I'm moved by a story I heard a while back about composer George Gershwin. Once, while on a train from New York to Boston, Gershwin was inspired to compose the major portion of "Rhapsody in Blue." It was on that train, of all places -- with its steely rhythms and its click-clack regularity of sound and its bells and whistles and all of the other distractions that Gershwin was inspired and suddenly heard the complete construction of the "Rhapsody" from beginning to end. Can you believe it? On a train? Much later, he made this remark which I think is something of a sermon in itself. He said, "I frequently hear music in the very heart of noise."

Now you and I live in a world that is filled with noise. And not just the noise of street-life and sirens and honking horns and airplanes. It's also the noise of our own egos wrapped up in their sad self-promotion. It's the noise of petty conflicts that often grow in size to large wars. It's the noise of too much shouting and not enough listening. It's the noise -- if not of Jerusalem -- then of Dallas, or Atlanta, or Indianapolis, or the city where you live in all of its splendor and excitement, yes, but also in its anxiety and its power-politics and its pretense. It's the noise, finally, of our whole laboring world.

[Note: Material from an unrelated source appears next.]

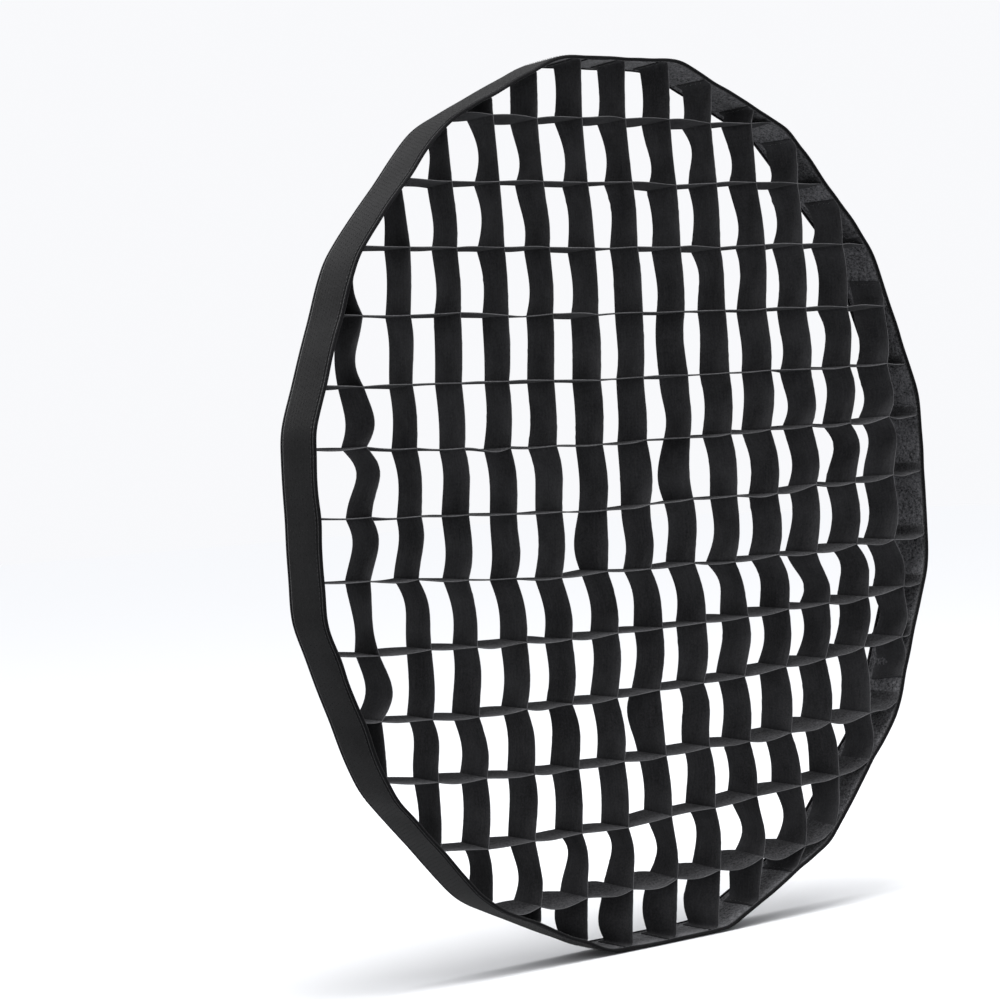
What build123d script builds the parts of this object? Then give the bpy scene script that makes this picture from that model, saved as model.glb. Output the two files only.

And it often takes work to hear the music. But it's there! It's there!

One Christmas Eve we did what all of you did in your churches on Christmas Eve. We planned rich and festive worship. We had three festival communion services -- two of them in our sanctuary and one of them, the 9:00 evening service, in our chapel. Our chapel is, in my opinion, the most beautiful space in the church I serve. English Gothic, stone exterior, stone interior, beautifully carved wood, nice pipe organ, splendid windows. It's a great place to worship! But the people who packed that chapel on that Christmas Eve for that 9:00 service had to pay a price to enjoy that beauty. They had to file through a crowd of about 50 homeless men to get into that chapel. These men were the ones who had not made it into our night shelter -- another capacity crowd, warm for the night, in our gymnasium. These 50 or so men were huddled together at the intersection -- busy and prominent during the day, but never more deserted than on that particular night. They were there waiting for a bus that would take them to a city shelter. We invited them to worship with us, and I suspect we would have tried harder to make them welcome, but they had declined so that they could wait for their bus.

Those stone walls! On one side of them, the well-placed and warm; and on the other side -- the outside -- of them, the cold and nearly forgotten!

We processed into the chapel, we said a corporate prayer of confession. We kept some silence. We sang a Kyrie, and our Associate Pastor announced the news that makes such confessional honesty possible; the news of pardon and acceptance. "Friends," the Associate Pastor said, "Believe the Good News of the Gospel! In Jesus Christ, we are forgiven!"

And at the moment that sentence was finished, an amazing thing happened. A huge cheer went up on the other side of that stone wall! Those men were cheering the arrival of that bus that would take them to another shelter -- a bleak version, at least, of pardon and acceptance.

But the effect on our side of that stone wall was riveting! I will never be able to hear those words again without thinking of the only appropriate response to them; riotous cheering throughout the precincts of heaven and earth! Music in the very heart of noise!

The challenge of faith, I think, is to do what Jesus did -- to listen carefully for that music. For it comes from some place deep beneath everything else that is. To be in touch with such wonder is to want nothing more than to lend our own voices to it, and to follow the sound wherever it may lead.

It's not easy, but neither is it impossible. In fact, it's the most important and radical thing we ever do! For, before we are anything else -- anything else at all -- we are stewards of praise.